--- BEGIN ---
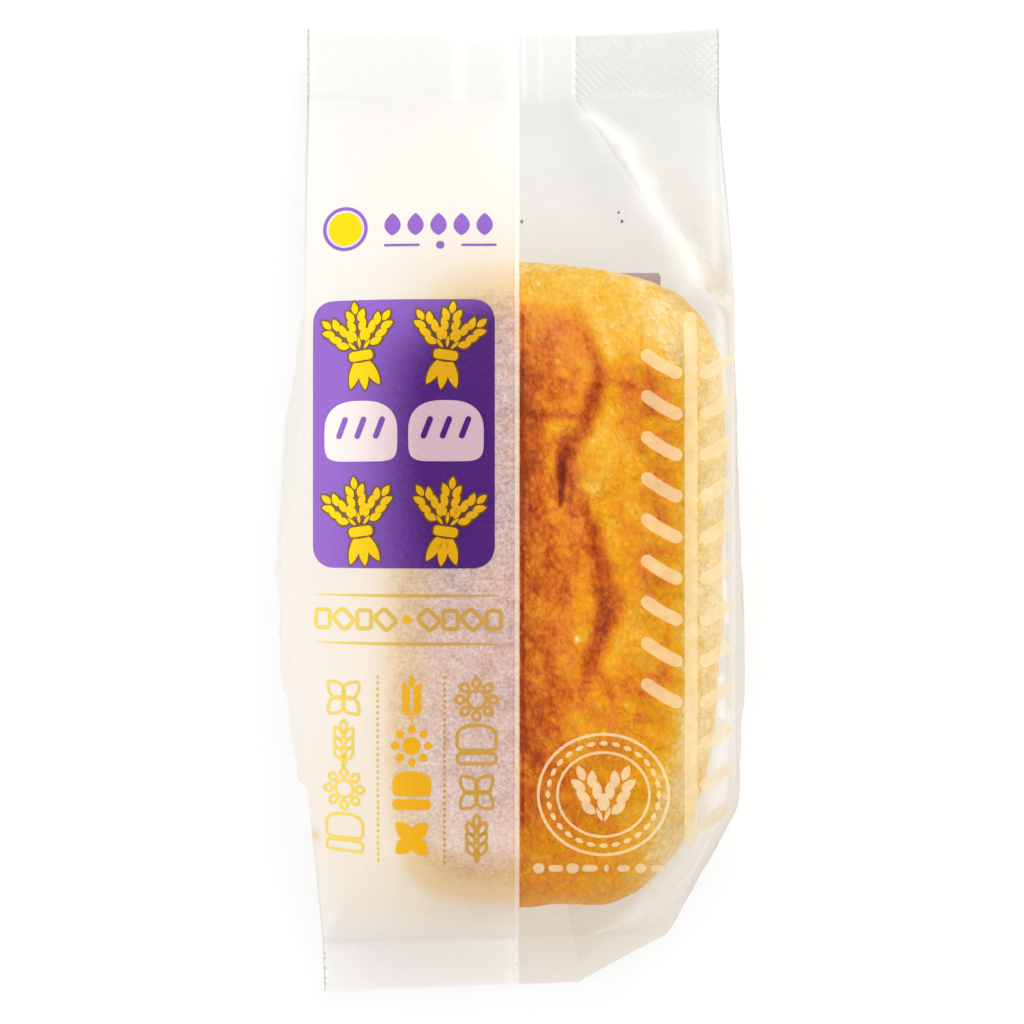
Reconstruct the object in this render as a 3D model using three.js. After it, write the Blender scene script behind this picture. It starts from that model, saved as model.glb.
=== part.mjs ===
// A small Danish pastry loaf sealed in a side-gusseted bag of paper and clear film.
// The bag lies on its back panel with the front panel up, and is one solid out to the film.
// Millimetres. +Y runs towards the top seal, +X to the right of the front panel, +Z up.
import * as THREE from "three";

// ---- Driving dimensions ----
const PANEL_WIDTH = 90; // front and back panels, from crease to crease
const GUSSET_WIDTH = 63; // each side gusset opened flat; it folds in half between the panels
const HALF_LENGTH = 105.2; // from the middle of the bag to its free edges
const TOP_SEAL = 14.6; // height of the sealed band at the top
const BOTTOM_SEAL = 11; // height of the one at the bottom
const SEAL_THICKNESS = 0.9;
const LIP = 0.45; // thickness of a panel's edge with the gusset folded in behind it
const TOP_SEAL_HEIGHT = 9; // the seals hang this far above the table
const BOTTOM_SEAL_HEIGHT = 5;
const BOTTOM_EDGE_DROP = 1.4; // the bottom seal's free edge hangs lower than its seal line

// The loaf's top under the film, and the heights of the front panel's two side creases.
const CROWN = { height: 43.2, topSlope: 73, bottomSlope: 25 };
const LEFT_CREASE = { height: 25, topSlope: 60, bottomSlope: 60 };
const RIGHT_CREASE = { height: 36, topSlope: 60, bottomSlope: 45 };
const LOAF_LEFT_RISE = 26.5; // the front panel climbs from its left crease to the loaf over this
const LOAF_RIGHT_RISE = 11; // the loaf lies against the right side of the bag

// The back panel rises from the table to the seals over these lengths, and curls at its sides.
const BACK_TOP_SLOPE = 33;
const BACK_BOTTOM_SLOPE = 14;
const BACK_CURL = { width: 6, height: 1.2 };

// Each gusset opens from flat to full over these lengths below and above the seals.
const TOP_MOUTH = 50;
const BOTTOM_MOUTH = 36;
const LEFT_BOW = { depth: 5.8, centre: -12, halfLength: 72 };
const RIGHT_BOW = { depth: 3.4, centre: -25, halfLength: 85 };

// The bottom right corner is tucked under the bag along a fold that starts at this y.
const TUCK_START = -61;
const BODY_TUCK = 14; // the fold has moved this far in at the seal line
const SEAL_TUCK = 18.5; // and as much again across the seal
const TUCK_CURVE = 1.3; // above 1, the fold bows outwards over the body

const SHOULDER = 2; // the right crease stands out this far where the bag is full
const LEFT_TAPER = { start: -42, amount: 3.4 }; // the left crease draws in towards the bottom
const TOP_DIP = 1.6; // the top edge sags in the middle
const BOTTOM_SLANT = { start: -82, rise: 3.4 }; // the bottom edge climbs from left to right

// ---- Mesh fineness ----
const PANEL_POINTS = 22; // across each panel
const SIDE_POINTS = 5; // down each side
const STATION_STEP = 3.7; // between cross-sections along the bag
const FOLD_STEP = 0.9; // the gusset starts to open this far from a seal line

const HALF_PANEL = PANEL_WIDTH / 2;
const HALF_SEAL = SEAL_THICKNESS / 2;
const TOP_LINE = HALF_LENGTH - TOP_SEAL;
const BOTTOM_LINE = BOTTOM_SEAL - HALF_LENGTH;

const mix = (a, b, t) => a + (b - a) * t;
const clamp01 = (t) => Math.min(Math.max(t, 0), 1);
const ease = (t) => clamp01(t) ** 2 * (3 - 2 * clamp01(t));
const sineRise = (t) => Math.sin((clamp01(t) * Math.PI) / 2);
const evenly = (count) => Array.from({ length: count }, (_, i) => i / (count - 1));

// ---- Where the side creases run, seen from above ----
function creaseLeft(y) {
  return 0.5 - HALF_PANEL + LEFT_TAPER.amount * ease((LEFT_TAPER.start - y) / (HALF_LENGTH + LEFT_TAPER.start));
}

function creaseRight(y) {
  const shoulder = SHOULDER * ease((TOP_LINE - y) / TOP_MOUTH);
  const tucked = BODY_TUCK * clamp01((TUCK_START - y) / (TUCK_START - BOTTOM_LINE)) ** TUCK_CURVE;
  return HALF_PANEL + shoulder - tucked - SEAL_TUCK * clamp01((BOTTOM_LINE - y) / BOTTOM_SEAL);
}

// ---- How high everything lies ----
// A line along the bag that leaves the top seal, swells to its full height and meets the bottom seal.
function swell(y, { height, topSlope, bottomSlope }, bottomRise = sineRise) {
  const fromTop = mix(TOP_SEAL_HEIGHT + HALF_SEAL, height, sineRise((TOP_LINE - y) / topSlope));
  const fromBottom = mix(BOTTOM_SEAL_HEIGHT + HALF_SEAL, height, bottomRise((y - BOTTOM_LINE) / bottomSlope));
  return Math.min(fromTop, fromBottom);
}

// The front panel: a slack line between its creases, lifted by the loaf.
function frontHeight(x, y) {
  const [left, right] = [creaseLeft(y), creaseRight(y)];
  const across = clamp01((x - left) / (right - left));
  const slack = mix(swell(y, LEFT_CREASE), swell(y, RIGHT_CREASE, ease), across);
  const lift = sineRise((x - left) / LOAF_LEFT_RISE) * sineRise((right - x) / LOAF_RIGHT_RISE);
  return mix(slack, swell(y, CROWN), lift);
}

// The back panel lies flat on the table, with its side edges curled up a little.
function underHeight(x, y) {
  const nearTop = (1 - clamp01((TOP_LINE - y) / BACK_TOP_SLOPE)) ** 2;
  const nearBottom = (1 - clamp01((y - BOTTOM_LINE) / BACK_BOTTOM_SLOPE)) ** 2;
  const inwards = clamp01(Math.min(x - creaseLeft(y), creaseRight(y) - x) / BACK_CURL.width);
  const curl = BACK_CURL.height * (1 - inwards) ** 2 * (1 - nearTop) * (1 - nearBottom);
  return (TOP_SEAL_HEIGHT - HALF_SEAL) * nearTop + (BOTTOM_SEAL_HEIGHT - HALF_SEAL) * nearBottom + curl;
}

// ---- The sides ----
const bow = (y, { depth, centre, halfLength }) => depth * (1 - ease(Math.abs(y - centre) / halfLength));
const openTop = (y) => clamp01((TOP_LINE - y) / TOP_MOUTH);
const openBottom = (y) => clamp01((y - BOTTOM_LINE) / BOTTOM_MOUTH);

// One side from under the front crease down to the back crease. The folded gusset is a V that
// runs in between the panels; the open one is a wall that bows outwards.
function sidePoints(y, edge, outward, open, bowed) {
  const top = frontHeight(edge, y);
  const under = underHeight(edge, y);
  return evenly(SIDE_POINTS).map((t, i) => {
    const share = (i + 1) / (SIDE_POINTS + 1);
    const foldedIn = (GUSSET_WIDTH / 2) * (1 - Math.abs(2 * t - 1));
    const fold = [-foldedIn, mix(top - LIP, under + LIP, t)];
    const wall = [bowed * Math.sin(Math.PI * share), mix(top, under, share)];
    return [edge + outward * mix(fold[0], wall[0], open), mix(fold[1], wall[1], open)];
  });
}

// ---- Cross-sections, each a closed loop: front panel, right side, back panel, left side ----
function section(left, right, front, under, rightSide, leftSide) {
  const across = evenly(PANEL_POINTS).map((t) => mix(left, right, t));
  const frontPanel = across.map((x) => [x, front(x)]);
  const backPanel = across.reverse().map((x) => [x, under(x)]);
  return [...frontPanel, ...rightSide, ...backPanel, ...leftSide];
}

function bodySection(y) {
  const [left, right] = [creaseLeft(y), creaseRight(y)];
  const leftOpen = Math.min(openTop(y), openBottom(y));
  const rightSide = sidePoints(y, right, 1, openTop(y), bow(y, RIGHT_BOW));
  const leftSide = sidePoints(y, left, -1, leftOpen, bow(y, LEFT_BOW)).reverse();
  return section(left, right, (x) => frontHeight(x, y), (x) => underHeight(x, y), rightSide, leftSide);
}

// A sealed band is flat, with its side edges rounded over.
function sealSection(y) {
  const z = y > 0 ? TOP_SEAL_HEIGHT : BOTTOM_SEAL_HEIGHT - (BOTTOM_EDGE_DROP * (BOTTOM_LINE - y)) / BOTTOM_SEAL;
  const roundedEdge = (edge, outward) =>
    Array.from({ length: SIDE_POINTS }, (_, i) => {
      const angle = Math.PI * ((i + 1) / (SIDE_POINTS + 1) - 0.5);
      return [edge + outward * HALF_SEAL * Math.cos(angle), z - outward * HALF_SEAL * Math.sin(angle)];
    });
  const [left, right] = [creaseLeft(y), creaseRight(y)];
  const rightSide = roundedEdge(right, 1);
  const leftSide = roundedEdge(left, -1);
  return section(left, right, () => z + HALF_SEAL, () => z - HALF_SEAL, rightSide, leftSide);
}

// The free edges are not square: the top one dips and the bottom one slants.
function placed([x, z], y) {
  const nearTop = clamp01((y - TOP_LINE + TOP_SEAL) / (2 * TOP_SEAL));
  const nearBottom = clamp01((BOTTOM_SLANT.start - y) / (HALF_LENGTH + BOTTOM_SLANT.start));
  const dip = TOP_DIP * (1 - (x / HALF_PANEL) ** 2) * nearTop;
  const slant = (BOTTOM_SLANT.rise * (x + HALF_PANEL) * nearBottom) / PANEL_WIDTH;
  return [x, y - dip + slant, z];
}

// ---- The solid: the sections in order down the bag, skinned and closed at both ends ----
function stations(from, to, makeSection) {
  const count = Math.ceil((from - to) / STATION_STEP) + 1;
  return evenly(count).map((t) => {
    const y = mix(from, to, t);
    return makeSection(y).map((point) => placed(point, y));
  });
}

function skin(ringCount, around) {
  const faces = [];
  for (let ring = 0; ring < ringCount - 1; ring++) {
    for (let i = 0; i < around; i++) {
      const [a, b] = [ring * around + i, ring * around + ((i + 1) % around)];
      faces.push([a, a + around, b], [b, a + around, b + around]);
    }
  }
  return faces;
}

// Closes a sealed end with a strip between its two faces and a fan over each rounded edge.
function endCap(start, flip) {
  const front = (i) => start + i;
  const under = (i) => start + 2 * PANEL_POINTS + SIDE_POINTS - 1 - i;
  const faces = [];
  for (let i = 0; i < PANEL_POINTS - 1; i++) {
    faces.push([front(i), front(i + 1), under(i)], [front(i + 1), under(i + 1), under(i)]);
  }
  for (let i = 0; i < SIDE_POINTS; i++) {
    const last = i === SIDE_POINTS - 1;
    faces.push([front(PANEL_POINTS - 1), front(PANEL_POINTS + i), front(PANEL_POINTS + i + 1)]);
    faces.push([under(0), under(-1 - i), last ? front(0) : under(-2 - i)]);
  }
  return flip ? faces.map(([a, b, c]) => [a, c, b]) : faces;
}

function bagGeometry() {
  const rings = [
    ...stations(HALF_LENGTH, TOP_LINE, sealSection),
    ...stations(TOP_LINE - FOLD_STEP, BOTTOM_LINE + FOLD_STEP, bodySection),
    ...stations(BOTTOM_LINE, -HALF_LENGTH, sealSection),
  ];
  const around = rings[0].length;
  const lastRing = (rings.length - 1) * around;
  const faces = [...skin(rings.length, around), ...endCap(0, false), ...endCap(lastRing, true)];
  const geometry = new THREE.BufferGeometry();
  geometry.setAttribute("position", new THREE.Float32BufferAttribute(rings.flat(2), 3));
  geometry.setIndex(faces.flat());
  geometry.computeVertexNormals();
  return geometry;
}

const film = new THREE.MeshStandardMaterial({ color: 0xf1eee6, roughness: 0.3, metalness: 0 });
const bag = new THREE.Mesh(bagGeometry(), film);
bag.name = "bag";

// The origin is the middle of the footprint, on the table.
const box = new THREE.Box3().setFromObject(bag);
bag.position.set(-(box.min.x + box.max.x) / 2, -(box.min.y + box.max.y) / 2, -box.min.z);

const baggedLoaf = new THREE.Group();
baggedLoaf.add(bag);

export default baggedLoaf;
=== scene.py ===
import itertools
import math

import bpy
import numpy as np
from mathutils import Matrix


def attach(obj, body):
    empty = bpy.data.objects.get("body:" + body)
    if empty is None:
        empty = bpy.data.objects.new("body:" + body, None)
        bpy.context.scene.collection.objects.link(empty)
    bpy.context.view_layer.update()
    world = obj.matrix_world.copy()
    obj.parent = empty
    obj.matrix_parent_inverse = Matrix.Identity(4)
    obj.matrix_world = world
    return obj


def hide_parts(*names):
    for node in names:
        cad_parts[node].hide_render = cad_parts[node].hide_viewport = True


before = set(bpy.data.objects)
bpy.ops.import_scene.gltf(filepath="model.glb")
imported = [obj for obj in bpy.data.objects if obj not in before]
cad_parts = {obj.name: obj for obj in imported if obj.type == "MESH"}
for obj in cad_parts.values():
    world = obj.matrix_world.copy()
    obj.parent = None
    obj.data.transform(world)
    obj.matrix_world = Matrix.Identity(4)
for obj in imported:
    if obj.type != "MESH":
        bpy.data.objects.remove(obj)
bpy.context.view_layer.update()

MM = 0.001
BODY = "root"
NODE = "bag"

# ---- The bag's form, as its solid has it ----
PANEL_WIDTH = 90.0  # front and back panels, from crease to crease
GUSSET_WIDTH = 63.0  # each side gusset opened flat
HALF_LENGTH = 105.2
TOP_SEAL = 14.6
BOTTOM_SEAL = 11.0
TOP_SEAL_HEIGHT = 9.0  # the seals hang this far above the table
BOTTOM_SEAL_HEIGHT = 5.0
BOTTOM_EDGE_DROP = 1.4
SEAL_HALF = 0.3  # half the thickness of the four layers at a seal
TOP_LINE = HALF_LENGTH - TOP_SEAL
BOTTOM_LINE = BOTTOM_SEAL - HALF_LENGTH
HALF_PANEL = PANEL_WIDTH / 2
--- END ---
Copy out exactly the lines from the line with "on the table." to the end of the listing, including both of those lines, and give nothing else.

# [Correct answer]
// The origin is the middle of the footprint, on the table.
const box = new THREE.Box3().setFromObject(bag);
bag.position.set(-(box.min.x + box.max.x) / 2, -(box.min.y + box.max.y) / 2, -box.min.z);

const baggedLoaf = new THREE.Group();
baggedLoaf.add(bag);

export default baggedLoaf;
=== scene.py ===
import itertools
import math

import bpy
import numpy as np
from mathutils import Matrix


def attach(obj, body):
    empty = bpy.data.objects.get("body:" + body)
    if empty is None:
        empty = bpy.data.objects.new("body:" + body, None)
        bpy.context.scene.collection.objects.link(empty)
    bpy.context.view_layer.update()
    world = obj.matrix_world.copy()
    obj.parent = empty
    obj.matrix_parent_inverse = Matrix.Identity(4)
    obj.matrix_world = world
    return obj


def hide_parts(*names):
    for node in names:
        cad_parts[node].hide_render = cad_parts[node].hide_viewport = True


before = set(bpy.data.objects)
bpy.ops.import_scene.gltf(filepath="model.glb")
imported = [obj for obj in bpy.data.objects if obj not in before]
cad_parts = {obj.name: obj for obj in imported if obj.type == "MESH"}
for obj in cad_parts.values():
    world = obj.matrix_world.copy()
    obj.parent = None
    obj.data.transform(world)
    obj.matrix_world = Matrix.Identity(4)
for obj in imported:
    if obj.type != "MESH":
        bpy.data.objects.remove(obj)
bpy.context.view_layer.update()

MM = 0.001
BODY = "root"
NODE = "bag"

# ---- The bag's form, as its solid has it ----
PANEL_WIDTH = 90.0  # front and back panels, from crease to crease
GUSSET_WIDTH = 63.0  # each side gusset opened flat
HALF_LENGTH = 105.2
TOP_SEAL = 14.6
BOTTOM_SEAL = 11.0
TOP_SEAL_HEIGHT = 9.0  # the seals hang this far above the table
BOTTOM_SEAL_HEIGHT = 5.0
BOTTOM_EDGE_DROP = 1.4
SEAL_HALF = 0.3  # half the thickness of the four layers at a seal
TOP_LINE = HALF_LENGTH - TOP_SEAL
BOTTOM_LINE = BOTTOM_SEAL - HALF_LENGTH
HALF_PANEL = PANEL_WIDTH / 2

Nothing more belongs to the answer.